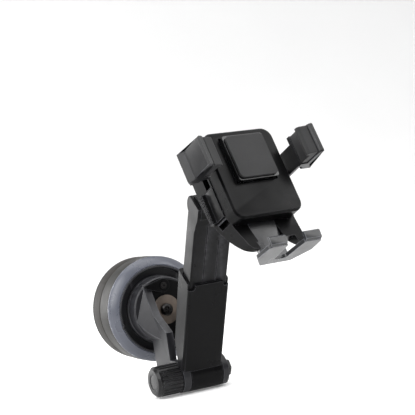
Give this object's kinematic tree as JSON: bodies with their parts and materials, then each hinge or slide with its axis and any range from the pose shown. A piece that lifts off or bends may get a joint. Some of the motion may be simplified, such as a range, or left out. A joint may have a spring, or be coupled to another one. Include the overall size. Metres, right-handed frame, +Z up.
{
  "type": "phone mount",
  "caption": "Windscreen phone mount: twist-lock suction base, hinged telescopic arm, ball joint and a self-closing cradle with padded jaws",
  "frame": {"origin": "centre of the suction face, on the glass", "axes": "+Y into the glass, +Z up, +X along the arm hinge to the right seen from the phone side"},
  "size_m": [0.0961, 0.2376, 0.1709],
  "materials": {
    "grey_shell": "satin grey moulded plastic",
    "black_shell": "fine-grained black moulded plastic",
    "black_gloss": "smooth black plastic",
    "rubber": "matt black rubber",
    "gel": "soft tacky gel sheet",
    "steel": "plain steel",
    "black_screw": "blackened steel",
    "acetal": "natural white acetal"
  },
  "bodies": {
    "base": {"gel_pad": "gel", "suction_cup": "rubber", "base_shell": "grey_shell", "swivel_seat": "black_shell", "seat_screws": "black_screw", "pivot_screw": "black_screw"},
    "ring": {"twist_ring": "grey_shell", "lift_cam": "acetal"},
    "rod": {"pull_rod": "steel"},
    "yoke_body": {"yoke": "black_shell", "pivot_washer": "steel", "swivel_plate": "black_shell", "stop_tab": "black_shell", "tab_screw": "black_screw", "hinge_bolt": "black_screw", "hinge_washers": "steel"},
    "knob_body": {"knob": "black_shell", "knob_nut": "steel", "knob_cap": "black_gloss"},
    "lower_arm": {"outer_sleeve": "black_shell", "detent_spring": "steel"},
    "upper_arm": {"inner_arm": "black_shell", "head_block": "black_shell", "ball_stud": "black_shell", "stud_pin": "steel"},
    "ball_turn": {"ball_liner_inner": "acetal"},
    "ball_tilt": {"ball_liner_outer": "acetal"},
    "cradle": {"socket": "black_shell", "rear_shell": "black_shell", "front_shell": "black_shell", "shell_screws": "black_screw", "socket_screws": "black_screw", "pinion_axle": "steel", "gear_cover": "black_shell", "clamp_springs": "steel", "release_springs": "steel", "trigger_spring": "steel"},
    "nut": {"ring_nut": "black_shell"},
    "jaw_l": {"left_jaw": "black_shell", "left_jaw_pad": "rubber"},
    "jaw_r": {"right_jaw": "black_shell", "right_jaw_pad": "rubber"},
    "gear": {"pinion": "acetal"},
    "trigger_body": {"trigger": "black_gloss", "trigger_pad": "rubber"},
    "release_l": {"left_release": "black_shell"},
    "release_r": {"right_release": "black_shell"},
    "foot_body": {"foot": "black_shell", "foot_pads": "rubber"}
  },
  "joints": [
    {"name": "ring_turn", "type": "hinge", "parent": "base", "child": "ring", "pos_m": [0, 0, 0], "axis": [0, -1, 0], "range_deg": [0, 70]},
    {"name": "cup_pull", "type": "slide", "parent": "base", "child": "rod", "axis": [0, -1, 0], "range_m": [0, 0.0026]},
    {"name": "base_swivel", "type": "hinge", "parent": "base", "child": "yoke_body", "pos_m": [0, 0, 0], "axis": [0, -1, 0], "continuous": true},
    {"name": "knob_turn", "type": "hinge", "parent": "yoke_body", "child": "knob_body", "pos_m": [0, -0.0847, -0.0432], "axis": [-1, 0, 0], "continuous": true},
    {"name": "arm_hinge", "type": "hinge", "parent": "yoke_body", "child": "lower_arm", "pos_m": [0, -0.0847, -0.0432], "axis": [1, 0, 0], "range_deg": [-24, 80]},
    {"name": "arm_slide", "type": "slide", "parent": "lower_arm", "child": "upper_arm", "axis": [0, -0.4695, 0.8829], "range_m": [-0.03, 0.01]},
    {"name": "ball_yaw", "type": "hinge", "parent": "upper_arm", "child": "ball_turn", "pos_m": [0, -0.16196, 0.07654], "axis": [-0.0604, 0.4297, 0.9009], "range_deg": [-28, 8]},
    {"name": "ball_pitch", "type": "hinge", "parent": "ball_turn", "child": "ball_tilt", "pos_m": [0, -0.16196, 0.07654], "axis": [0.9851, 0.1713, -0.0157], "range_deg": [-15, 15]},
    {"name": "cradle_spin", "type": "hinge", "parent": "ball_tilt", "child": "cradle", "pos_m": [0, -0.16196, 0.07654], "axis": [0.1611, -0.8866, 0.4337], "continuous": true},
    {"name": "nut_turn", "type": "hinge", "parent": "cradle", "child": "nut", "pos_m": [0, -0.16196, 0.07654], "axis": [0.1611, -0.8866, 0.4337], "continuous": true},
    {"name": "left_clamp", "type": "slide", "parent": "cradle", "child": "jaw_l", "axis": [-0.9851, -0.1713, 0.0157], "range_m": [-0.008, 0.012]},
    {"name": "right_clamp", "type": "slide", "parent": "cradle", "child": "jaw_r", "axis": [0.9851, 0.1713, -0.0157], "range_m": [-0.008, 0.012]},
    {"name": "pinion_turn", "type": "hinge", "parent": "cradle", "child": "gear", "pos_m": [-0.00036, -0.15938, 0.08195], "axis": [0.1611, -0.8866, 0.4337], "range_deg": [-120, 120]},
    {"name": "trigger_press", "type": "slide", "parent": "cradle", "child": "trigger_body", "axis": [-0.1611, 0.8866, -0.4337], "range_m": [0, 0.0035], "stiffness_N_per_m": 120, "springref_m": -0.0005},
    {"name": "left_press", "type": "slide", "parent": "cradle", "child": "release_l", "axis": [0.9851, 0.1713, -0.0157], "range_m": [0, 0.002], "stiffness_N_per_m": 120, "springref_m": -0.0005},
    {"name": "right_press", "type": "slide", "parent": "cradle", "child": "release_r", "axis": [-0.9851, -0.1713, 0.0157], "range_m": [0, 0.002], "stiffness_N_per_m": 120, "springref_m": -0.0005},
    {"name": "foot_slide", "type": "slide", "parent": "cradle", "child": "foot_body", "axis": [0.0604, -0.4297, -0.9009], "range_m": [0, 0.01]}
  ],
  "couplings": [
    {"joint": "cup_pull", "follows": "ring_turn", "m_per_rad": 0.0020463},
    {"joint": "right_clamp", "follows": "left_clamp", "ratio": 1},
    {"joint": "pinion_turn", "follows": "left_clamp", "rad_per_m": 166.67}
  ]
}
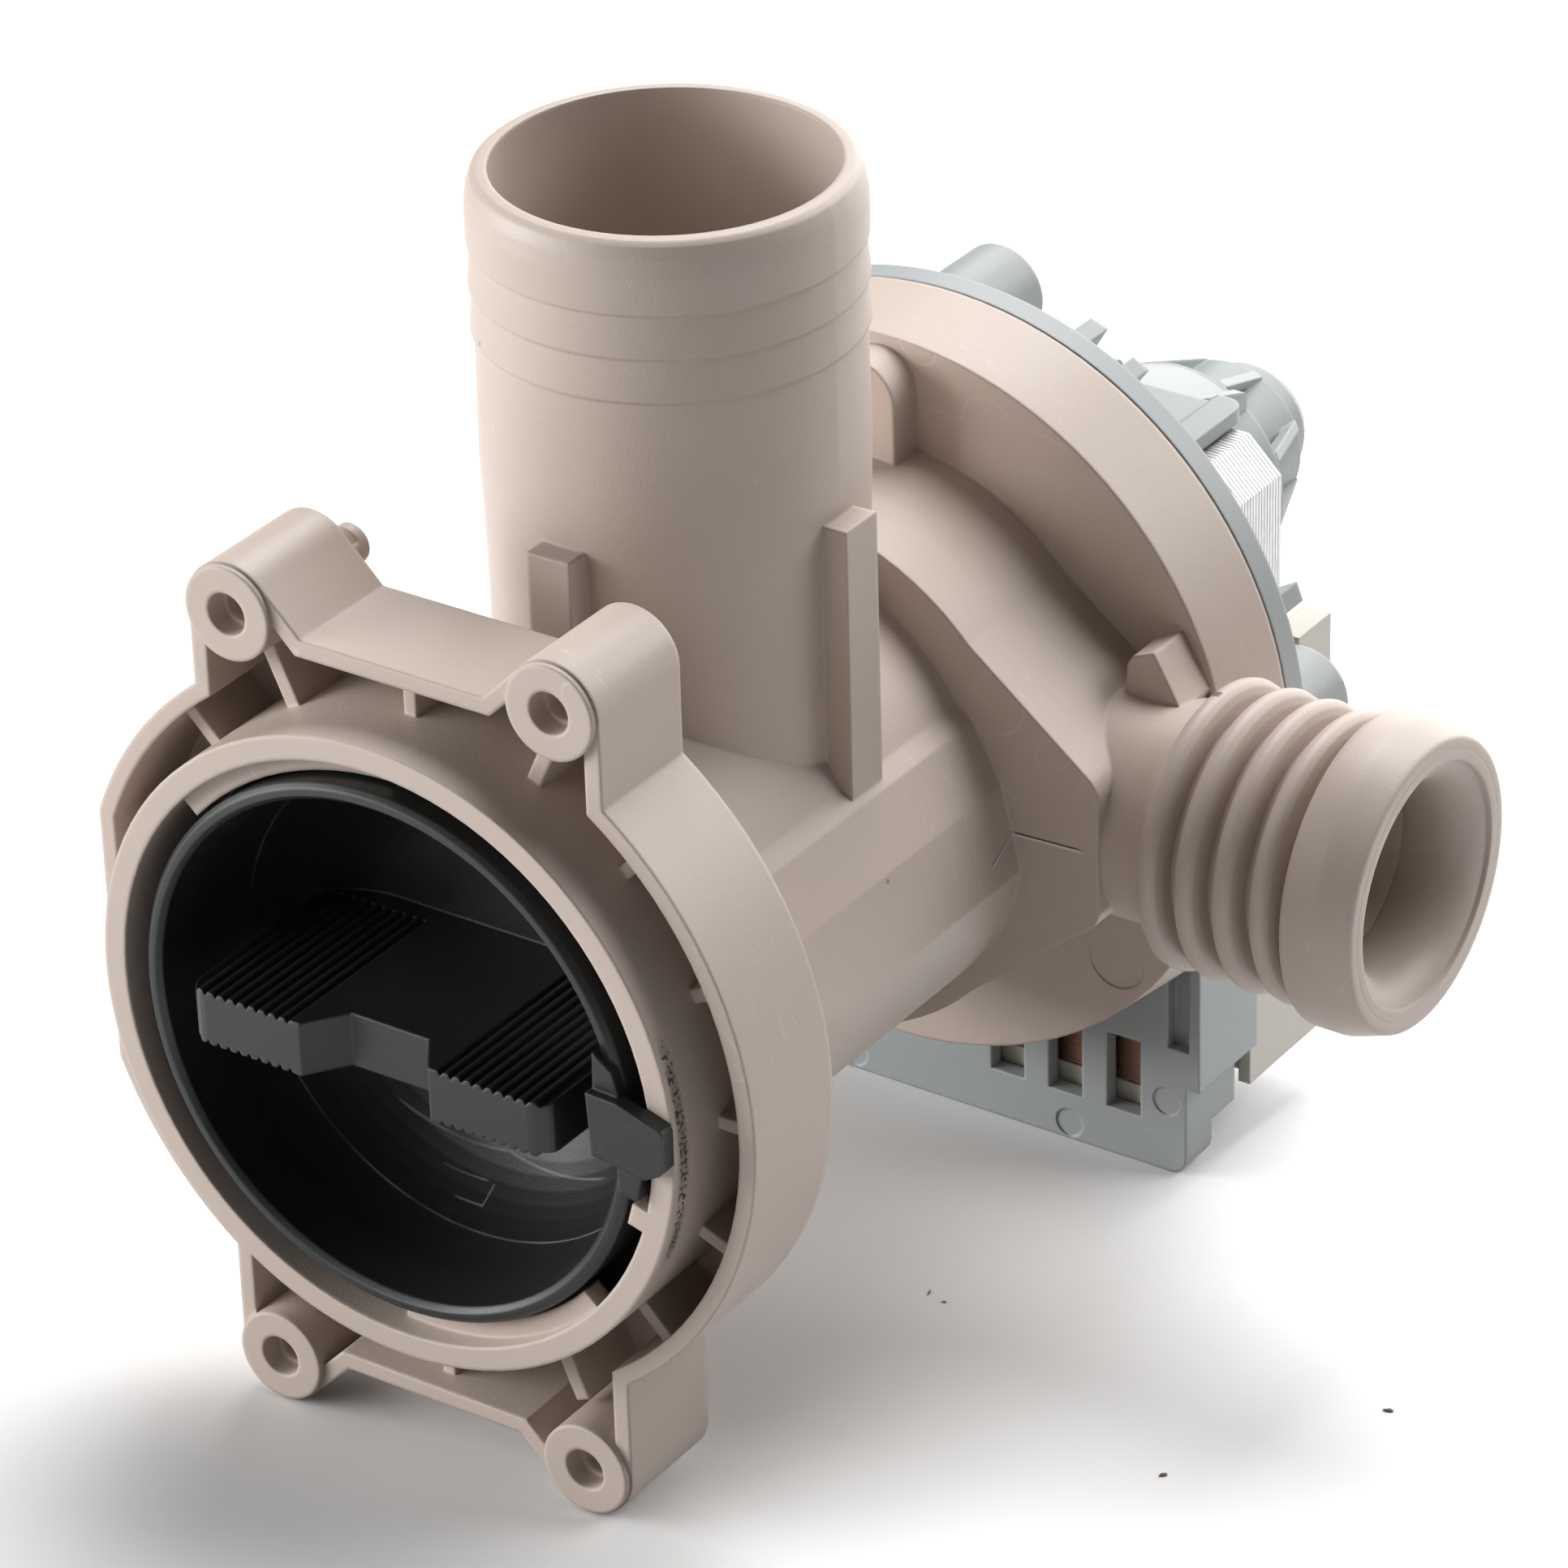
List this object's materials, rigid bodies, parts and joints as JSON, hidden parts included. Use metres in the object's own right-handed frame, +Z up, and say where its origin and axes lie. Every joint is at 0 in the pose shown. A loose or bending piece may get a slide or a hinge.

==========

### WHAT IS ASKED
Reproduce the records above exactly.

### PROBLEM SOLUTION
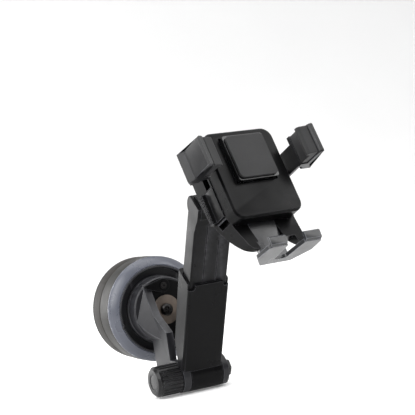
Give this object's kinematic tree as JSON: bodies with their parts and materials, then each hinge or slide with its axis and any range from the pose shown. A piece that lifts off or bends may get a joint. Some of the motion may be simplified, such as a range, or left out. A joint may have a spring, or be coupled to another one. Include the overall size. Metres, right-handed frame, +Z up.
{
  "type": "phone mount",
  "caption": "Windscreen phone mount: twist-lock suction base, hinged telescopic arm, ball joint and a self-closing cradle with padded jaws",
  "frame": {"origin": "centre of the suction face, on the glass", "axes": "+Y into the glass, +Z up, +X along the arm hinge to the right seen from the phone side"},
  "size_m": [0.0961, 0.2376, 0.1709],
  "materials": {
    "grey_shell": "satin grey moulded plastic",
    "black_shell": "fine-grained black moulded plastic",
    "black_gloss": "smooth black plastic",
    "rubber": "matt black rubber",
    "gel": "soft tacky gel sheet",
    "steel": "plain steel",
    "black_screw": "blackened steel",
    "acetal": "natural white acetal"
  },
  "bodies": {
    "base": {"gel_pad": "gel", "suction_cup": "rubber", "base_shell": "grey_shell", "swivel_seat": "black_shell", "seat_screws": "black_screw", "pivot_screw": "black_screw"},
    "ring": {"twist_ring": "grey_shell", "lift_cam": "acetal"},
    "rod": {"pull_rod": "steel"},
    "yoke_body": {"yoke": "black_shell", "pivot_washer": "steel", "swivel_plate": "black_shell", "stop_tab": "black_shell", "tab_screw": "black_screw", "hinge_bolt": "black_screw", "hinge_washers": "steel"},
    "knob_body": {"knob": "black_shell", "knob_nut": "steel", "knob_cap": "black_gloss"},
    "lower_arm": {"outer_sleeve": "black_shell", "detent_spring": "steel"},
    "upper_arm": {"inner_arm": "black_shell", "head_block": "black_shell", "ball_stud": "black_shell", "stud_pin": "steel"},
    "ball_turn": {"ball_liner_inner": "acetal"},
    "ball_tilt": {"ball_liner_outer": "acetal"},
    "cradle": {"socket": "black_shell", "rear_shell": "black_shell", "front_shell": "black_shell", "shell_screws": "black_screw", "socket_screws": "black_screw", "pinion_axle": "steel", "gear_cover": "black_shell", "clamp_springs": "steel", "release_springs": "steel", "trigger_spring": "steel"},
    "nut": {"ring_nut": "black_shell"},
    "jaw_l": {"left_jaw": "black_shell", "left_jaw_pad": "rubber"},
    "jaw_r": {"right_jaw": "black_shell", "right_jaw_pad": "rubber"},
    "gear": {"pinion": "acetal"},
    "trigger_body": {"trigger": "black_gloss", "trigger_pad": "rubber"},
    "release_l": {"left_release": "black_shell"},
    "release_r": {"right_release": "black_shell"},
    "foot_body": {"foot": "black_shell", "foot_pads": "rubber"}
  },
  "joints": [
    {"name": "ring_turn", "type": "hinge", "parent": "base", "child": "ring", "pos_m": [0, 0, 0], "axis": [0, -1, 0], "range_deg": [0, 70]},
    {"name": "cup_pull", "type": "slide", "parent": "base", "child": "rod", "axis": [0, -1, 0], "range_m": [0, 0.0026]},
    {"name": "base_swivel", "type": "hinge", "parent": "base", "child": "yoke_body", "pos_m": [0, 0, 0], "axis": [0, -1, 0], "continuous": true},
    {"name": "knob_turn", "type": "hinge", "parent": "yoke_body", "child": "knob_body", "pos_m": [0, -0.0847, -0.0432], "axis": [-1, 0, 0], "continuous": true},
    {"name": "arm_hinge", "type": "hinge", "parent": "yoke_body", "child": "lower_arm", "pos_m": [0, -0.0847, -0.0432], "axis": [1, 0, 0], "range_deg": [-24, 80]},
    {"name": "arm_slide", "type": "slide", "parent": "lower_arm", "child": "upper_arm", "axis": [0, -0.4695, 0.8829], "range_m": [-0.03, 0.01]},
    {"name": "ball_yaw", "type": "hinge", "parent": "upper_arm", "child": "ball_turn", "pos_m": [0, -0.16196, 0.07654], "axis": [-0.0604, 0.4297, 0.9009], "range_deg": [-28, 8]},
    {"name": "ball_pitch", "type": "hinge", "parent": "ball_turn", "child": "ball_tilt", "pos_m": [0, -0.16196, 0.07654], "axis": [0.9851, 0.1713, -0.0157], "range_deg": [-15, 15]},
    {"name": "cradle_spin", "type": "hinge", "parent": "ball_tilt", "child": "cradle", "pos_m": [0, -0.16196, 0.07654], "axis": [0.1611, -0.8866, 0.4337], "continuous": true},
    {"name": "nut_turn", "type": "hinge", "parent": "cradle", "child": "nut", "pos_m": [0, -0.16196, 0.07654], "axis": [0.1611, -0.8866, 0.4337], "continuous": true},
    {"name": "left_clamp", "type": "slide", "parent": "cradle", "child": "jaw_l", "axis": [-0.9851, -0.1713, 0.0157], "range_m": [-0.008, 0.012]},
    {"name": "right_clamp", "type": "slide", "parent": "cradle", "child": "jaw_r", "axis": [0.9851, 0.1713, -0.0157], "range_m": [-0.008, 0.012]},
    {"name": "pinion_turn", "type": "hinge", "parent": "cradle", "child": "gear", "pos_m": [-0.00036, -0.15938, 0.08195], "axis": [0.1611, -0.8866, 0.4337], "range_deg": [-120, 120]},
    {"name": "trigger_press", "type": "slide", "parent": "cradle", "child": "trigger_body", "axis": [-0.1611, 0.8866, -0.4337], "range_m": [0, 0.0035], "stiffness_N_per_m": 120, "springref_m": -0.0005},
    {"name": "left_press", "type": "slide", "parent": "cradle", "child": "release_l", "axis": [0.9851, 0.1713, -0.0157], "range_m": [0, 0.002], "stiffness_N_per_m": 120, "springref_m": -0.0005},
    {"name": "right_press", "type": "slide", "parent": "cradle", "child": "release_r", "axis": [-0.9851, -0.1713, 0.0157], "range_m": [0, 0.002], "stiffness_N_per_m": 120, "springref_m": -0.0005},
    {"name": "foot_slide", "type": "slide", "parent": "cradle", "child": "foot_body", "axis": [0.0604, -0.4297, -0.9009], "range_m": [0, 0.01]}
  ],
  "couplings": [
    {"joint": "cup_pull", "follows": "ring_turn", "m_per_rad": 0.0020463},
    {"joint": "right_clamp", "follows": "left_clamp", "ratio": 1},
    {"joint": "pinion_turn", "follows": "left_clamp", "rad_per_m": 166.67}
  ]
}
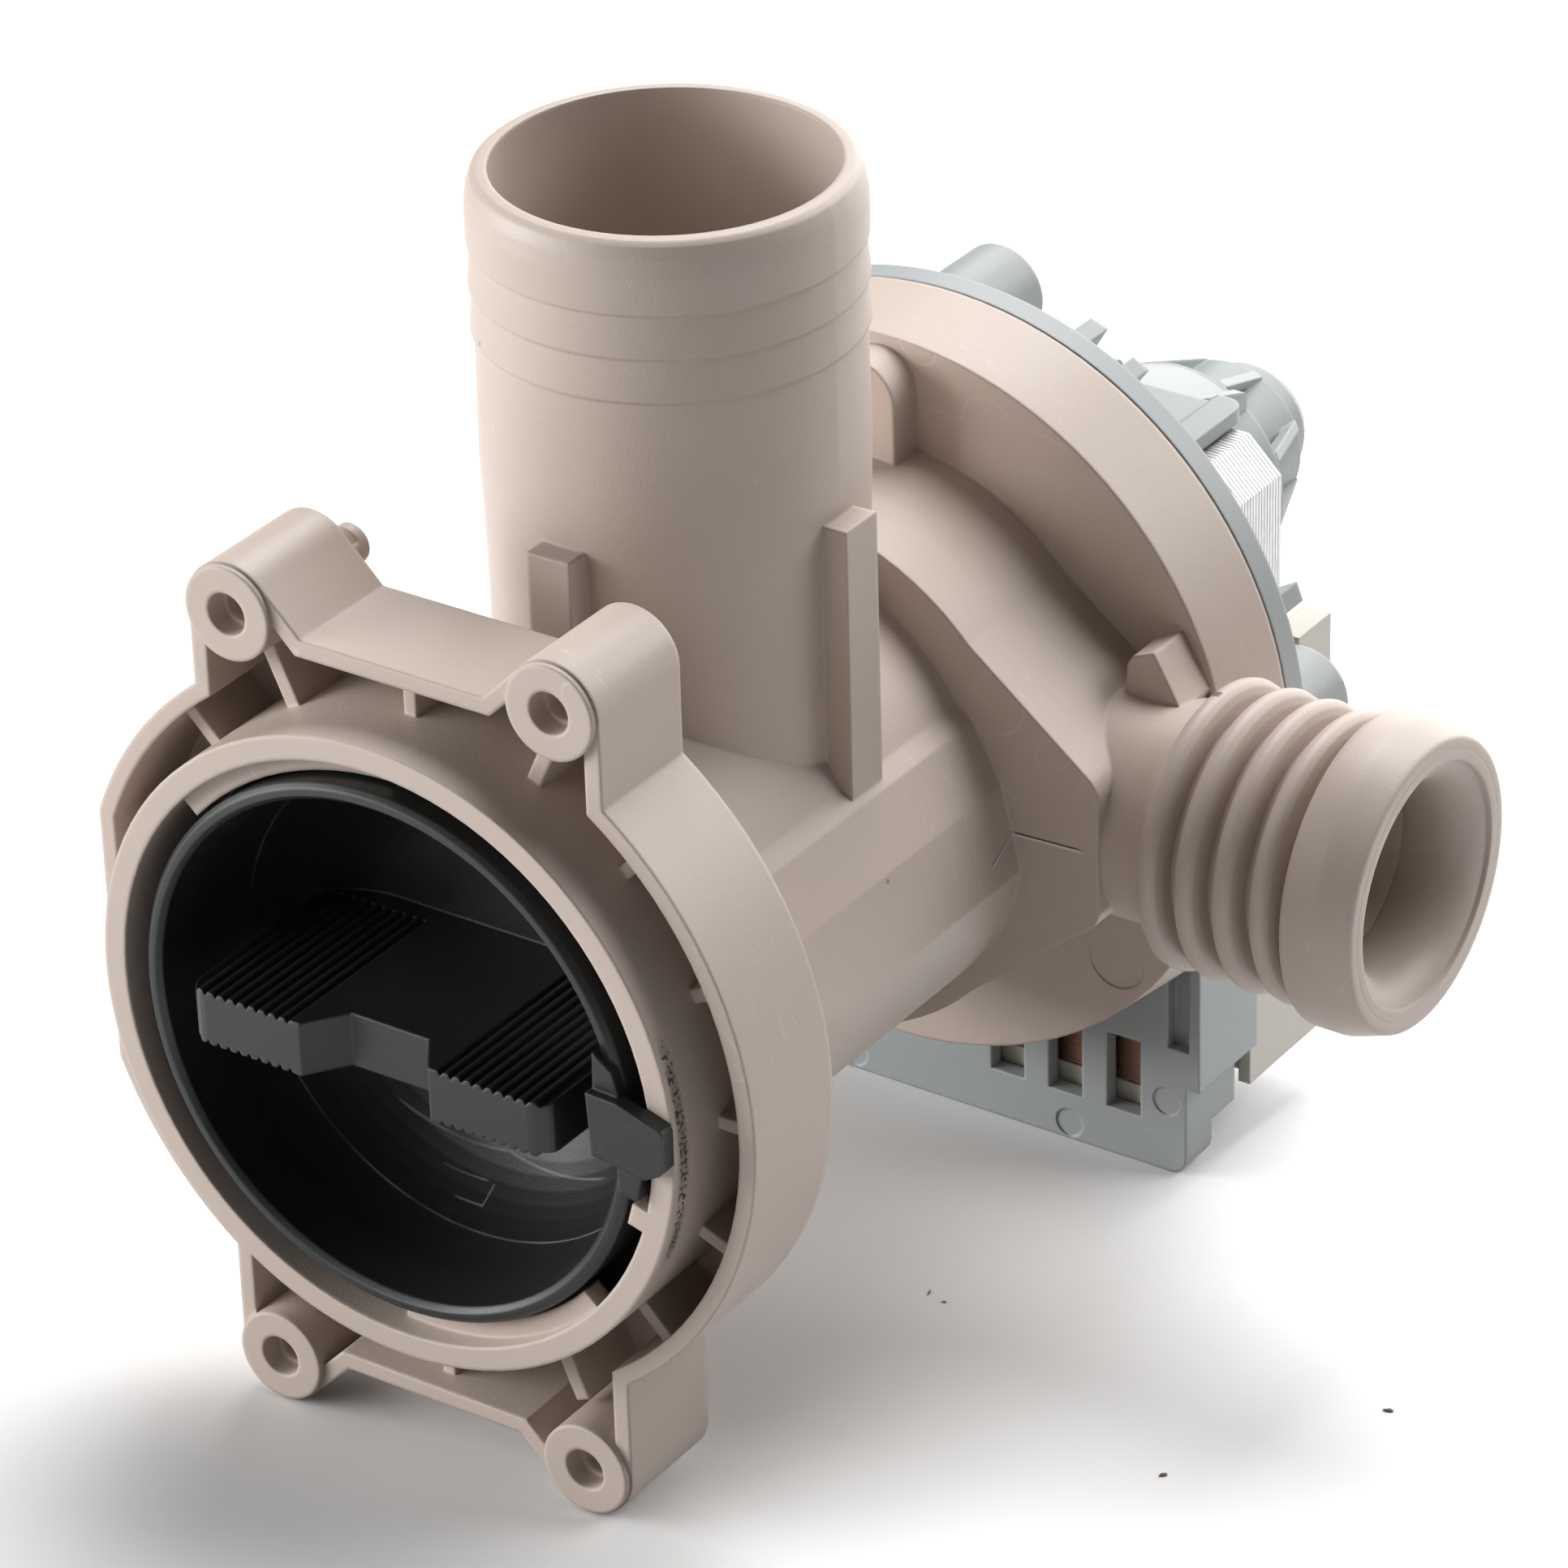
List this object's materials, rigid bodies, parts and joints as JSON, hidden parts included. Use metres in the object's own right-handed frame, +Z up, and say where its origin and axes lie. Every joint is at 0 in the pose shown. A loose or bending piece may get a slide or a hinge.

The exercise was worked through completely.